Herbert A. Perkins, St. Paul
The writer is an anti-racism educator.
BILL MURRAY PERFORMANCE
Complaint about show’s content was much ado about nothing
Jocelyn Hale’s complaints about Bill Murray’s show “New Worlds” (“What world, exactly, was Bill Murray presenting?” Opinion Exchange, April 25) was so much politics and prejudice it must be labeled obtuse.
Murray and Jan Vogler (1707 Stradivari cello), Mira Wang (Stradivari violin) and Vanessa Perez (Steinway) brought world-class music from Schubert, Bach, Ravel, Piazzolla, Gershwin, Van Morrison, Mancini, Shostakovich and Leonard Bernstein to punctuate works of writers and poets who built bridges between America and Europe.
Hale complained about two of the 20 presentations that included vernacular English used by Huck Finn in his attempt to help Jim escape slavery even though he believes he will go to hell for the effort (Christian views at the time).
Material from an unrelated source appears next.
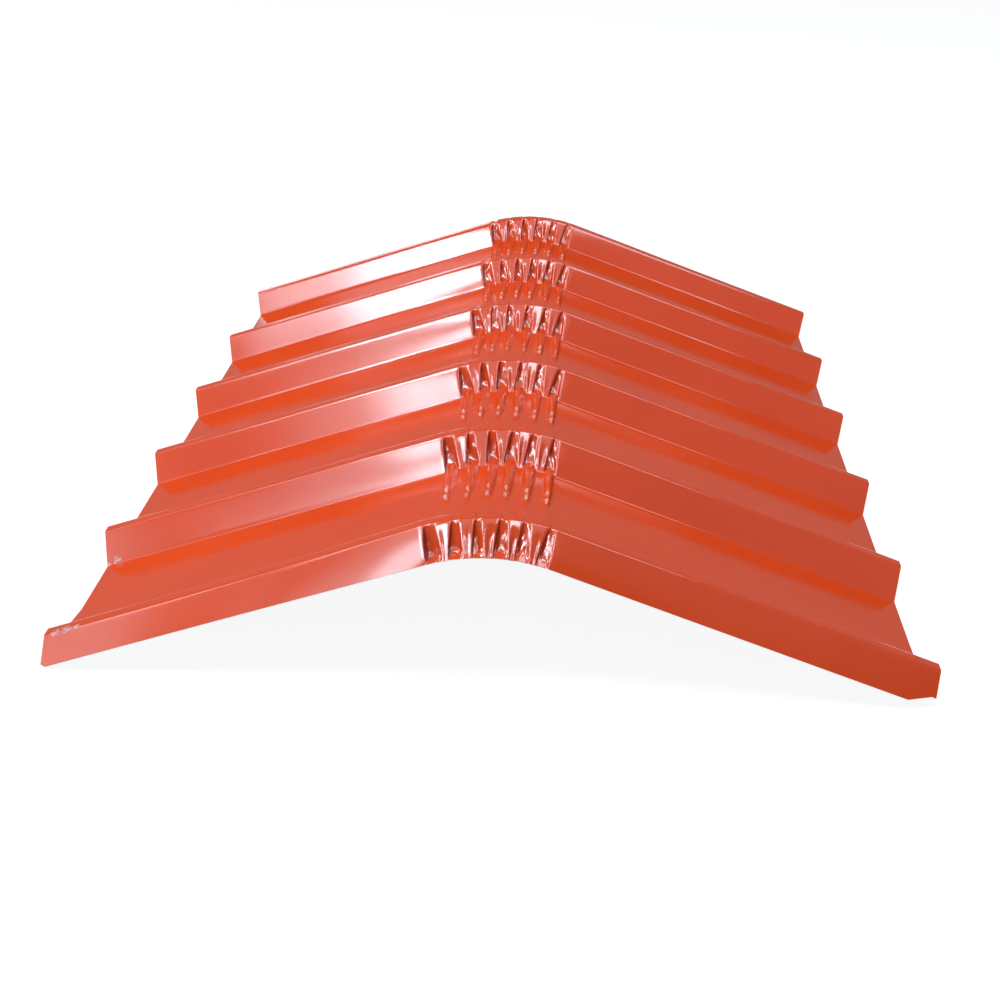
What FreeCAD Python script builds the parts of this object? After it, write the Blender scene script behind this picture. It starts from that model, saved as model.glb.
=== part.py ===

She also ranted about the Murray/Wang dance to the sad lyricism expressed by cello in Piazzolla’s most popular tango.
An entertaining evening — one of history, heartbreak, resonance and, yes, laughter. I would attend three times to revisit the wonderment of it all.
Mick McCartney, Hastings
There’s a phrase for this …
This past October, the Minnesota Twins lost 8-4 to the New York Yankees in a single-elimination- game playoff. It was their 10th consecutive loss to the Yankees in the postseason.
In January, the Minnesota Vikings were thrashed by the Philadelphia Eagles 38-7. It was the Vikings’ fifth consecutive loss in an NFC championship game.
Earlier this month, the Minnesota Wild were eliminated by the Winnipeg Jets in five games. It was the team’s third consecutive exit from the NHL playoffs in the first round.
And, most recently, the Minnesota Timberwolves were hastily eliminated from the NBA playoffs by the Houston Rockets.
Luckily for the great state of Minnesota, we have the Lynx. Sure, the women’s professional team has “only” won the WNBA Championship in 2011, 2013, 2015 and 2017, but I much prefer this “odd” pattern of winning championships to the men’s professional teams’ disturbing case of male pattern playoff loss.